= Instructions for the task =
Scan the listing below and copy every line holding "axes".

= Collected material =
════════════════

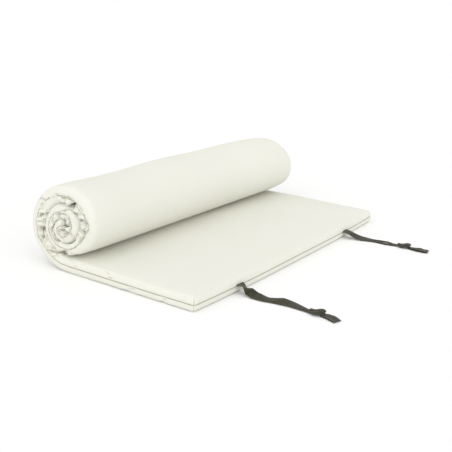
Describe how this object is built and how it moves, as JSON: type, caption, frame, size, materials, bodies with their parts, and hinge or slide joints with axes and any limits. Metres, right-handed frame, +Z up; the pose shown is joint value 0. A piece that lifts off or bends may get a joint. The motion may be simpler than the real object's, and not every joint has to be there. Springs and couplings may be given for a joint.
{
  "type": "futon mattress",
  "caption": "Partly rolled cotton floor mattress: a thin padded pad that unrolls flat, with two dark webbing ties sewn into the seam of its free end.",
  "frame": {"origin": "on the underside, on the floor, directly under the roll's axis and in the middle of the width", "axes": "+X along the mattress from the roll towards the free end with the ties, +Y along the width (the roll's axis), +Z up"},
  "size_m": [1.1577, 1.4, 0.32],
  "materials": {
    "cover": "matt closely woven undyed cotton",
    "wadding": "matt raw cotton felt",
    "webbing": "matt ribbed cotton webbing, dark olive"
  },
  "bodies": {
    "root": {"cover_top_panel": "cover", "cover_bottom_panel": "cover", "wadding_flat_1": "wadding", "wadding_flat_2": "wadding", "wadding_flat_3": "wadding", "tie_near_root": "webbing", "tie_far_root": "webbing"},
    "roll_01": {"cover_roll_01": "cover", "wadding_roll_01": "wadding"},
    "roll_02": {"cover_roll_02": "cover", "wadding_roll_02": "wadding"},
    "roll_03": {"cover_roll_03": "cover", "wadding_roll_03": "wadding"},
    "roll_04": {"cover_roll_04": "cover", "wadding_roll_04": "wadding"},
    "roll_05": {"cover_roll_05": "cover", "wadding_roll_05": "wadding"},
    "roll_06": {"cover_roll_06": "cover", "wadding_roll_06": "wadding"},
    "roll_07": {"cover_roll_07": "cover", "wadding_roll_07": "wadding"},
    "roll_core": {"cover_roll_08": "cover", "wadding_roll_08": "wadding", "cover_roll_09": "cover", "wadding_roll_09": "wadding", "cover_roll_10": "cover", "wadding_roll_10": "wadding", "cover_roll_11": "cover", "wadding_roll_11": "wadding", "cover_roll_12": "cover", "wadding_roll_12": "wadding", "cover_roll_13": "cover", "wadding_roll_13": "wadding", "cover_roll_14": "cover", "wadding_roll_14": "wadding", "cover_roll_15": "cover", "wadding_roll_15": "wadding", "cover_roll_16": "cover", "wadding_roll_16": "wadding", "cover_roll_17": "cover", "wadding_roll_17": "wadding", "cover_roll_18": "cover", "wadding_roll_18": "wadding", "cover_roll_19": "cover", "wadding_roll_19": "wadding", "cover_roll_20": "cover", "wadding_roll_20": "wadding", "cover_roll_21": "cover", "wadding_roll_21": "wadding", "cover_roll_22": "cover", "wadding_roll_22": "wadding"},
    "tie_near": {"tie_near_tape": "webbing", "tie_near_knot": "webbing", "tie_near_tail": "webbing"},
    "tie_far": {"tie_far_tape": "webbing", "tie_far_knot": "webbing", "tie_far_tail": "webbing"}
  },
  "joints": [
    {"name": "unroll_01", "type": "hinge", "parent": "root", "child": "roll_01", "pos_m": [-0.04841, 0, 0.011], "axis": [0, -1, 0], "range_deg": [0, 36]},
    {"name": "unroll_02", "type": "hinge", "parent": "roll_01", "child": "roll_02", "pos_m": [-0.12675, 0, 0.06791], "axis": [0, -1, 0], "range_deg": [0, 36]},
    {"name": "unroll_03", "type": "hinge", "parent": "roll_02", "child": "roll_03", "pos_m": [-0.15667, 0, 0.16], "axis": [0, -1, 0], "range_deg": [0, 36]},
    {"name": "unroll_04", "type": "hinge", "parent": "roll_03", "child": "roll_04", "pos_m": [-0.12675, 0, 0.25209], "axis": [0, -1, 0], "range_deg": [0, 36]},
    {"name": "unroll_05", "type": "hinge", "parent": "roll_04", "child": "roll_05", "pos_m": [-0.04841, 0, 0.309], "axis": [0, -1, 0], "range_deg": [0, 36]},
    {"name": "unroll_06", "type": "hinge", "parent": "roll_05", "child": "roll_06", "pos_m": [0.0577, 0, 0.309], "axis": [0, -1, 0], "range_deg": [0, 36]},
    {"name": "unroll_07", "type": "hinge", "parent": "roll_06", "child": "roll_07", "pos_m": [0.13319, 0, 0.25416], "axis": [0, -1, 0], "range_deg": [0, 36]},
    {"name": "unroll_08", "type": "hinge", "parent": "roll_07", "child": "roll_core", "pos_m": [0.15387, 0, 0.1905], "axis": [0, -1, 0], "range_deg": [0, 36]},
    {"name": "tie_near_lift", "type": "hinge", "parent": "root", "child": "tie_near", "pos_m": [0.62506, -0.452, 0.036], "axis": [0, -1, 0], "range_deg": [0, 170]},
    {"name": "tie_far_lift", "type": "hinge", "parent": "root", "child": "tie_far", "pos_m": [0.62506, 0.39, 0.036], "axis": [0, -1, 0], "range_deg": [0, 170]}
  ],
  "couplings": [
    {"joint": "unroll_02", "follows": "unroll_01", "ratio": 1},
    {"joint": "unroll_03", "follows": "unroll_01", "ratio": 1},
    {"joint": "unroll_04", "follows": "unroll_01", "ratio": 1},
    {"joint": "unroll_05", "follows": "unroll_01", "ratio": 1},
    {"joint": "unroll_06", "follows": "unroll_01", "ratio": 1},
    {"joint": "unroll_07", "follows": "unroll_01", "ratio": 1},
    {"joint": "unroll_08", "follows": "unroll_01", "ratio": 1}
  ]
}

════════════════

= Result below =
Describe how this object is built and how it moves, as JSON: type, caption, frame, size, materials, bodies with their parts, and hinge or slide joints with axes and any limits. Metres, right-handed frame, +Z up; the pose shown is joint value 0. A piece that lifts off or bends may get a joint. The motion may be simpler than the real object's, and not every joint has to be there. Springs and couplings may be given for a joint.
  "frame": {"origin": "on the underside, on the floor, directly under the roll's axis and in the middle of the width", "axes": "+X along the mattress from the roll towards the free end with the ties, +Y along the width (the roll's axis), +Z up"},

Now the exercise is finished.